Турки продолжали осыпать пулями приближающихся к большому редуту наших солдат. Огонь по-прежнему был страшный, невыносимый: всякая попытка пойти на редут прямо, с фронта, кончалась сотнями геройских смертей и мгновенным выбытием из строя целых рот. Первый батальон, двинутый Любовицким на редут, пошел по открытому месту холма и, попав под убийственный огонь неприятеля, принужден был уклониться в сторону и, приняв влево, пришел как раз к малому редуту, где и смешался с лежавшим за насыпями редута вторым батальоном своего полка. Во время этого движения первого батальона был тяжело ранен в живот навылет командир этого батальона полковник Аспелунд 1-й (скончавшийся на днях в госпитале, в Боготе).
Желая между тем еще раз попытать атаку большого редута с фронта, полковник Любовицкий, взяв с собой барабанщика Рындина и выйдя вперед малого редута, приказал барабанщику бить атаку, но Рындин, едва поднял барабанные палки для удара в атаку, упал убитый на месте турецкой пулей; Любовицкий кинулся к нему, схватил барабан и, надев его себе на плечо, начал было сам бить в атаку, но не успел сделать и первого удара по барабану, как был снова ранен в плечо навылет. Бросив тогда барабан, полковник Любовицкий подошел ко рву малого редута и приказал одному из лежавших во рву за прикрытием барабанщику бить атаку, не покидая места. Заслышав призывные звуки, солдаты вскочили из-за прикрытий рва, насыпей, ложементов малого редута и двинулись было вперед, но встреченные страшным огнем и в минуту понеся много потерь, принуждены были снова спрятаться за прикрытия малого редута. Страдая от раны, полковник Любовицкий лег между тем на носилки и приказал себя нести на перевязочный пункт с тем, чтобы, перевязав рану, снова вернуться на поле сражения. Вместе с тем Любовицкий послал донесение генералу Гурко о положении дел.
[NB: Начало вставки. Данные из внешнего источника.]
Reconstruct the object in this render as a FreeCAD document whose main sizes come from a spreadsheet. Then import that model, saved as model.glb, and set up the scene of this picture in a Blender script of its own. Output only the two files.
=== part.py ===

Этот момент можно считать целым законченным периодом истории штурма, произведенного со стороны Гренадерского полка. Полковой командир, командиры батальонов и рот жертвовали собой, вдохновив солдат и сделав все, что было в их власти. Остальное – атака главного редута с фронта массой была немыслима; невозможна, немыслима в такой мере, в какой немыслима борьба живого человека с бездушной паровой машиной, так как турки в главном редуте, обнесенные броней земляной насыпи, действовали наподобие паровой машины, извергающей в секунду огромное количество смертоносного свинца. Но тут новый период штурма главного редута, новая работа, работа мелкая, так сказать, по капле, но работа, исподволь подготовляющая возможность справиться и овладеть бездушной смертоносной машиной.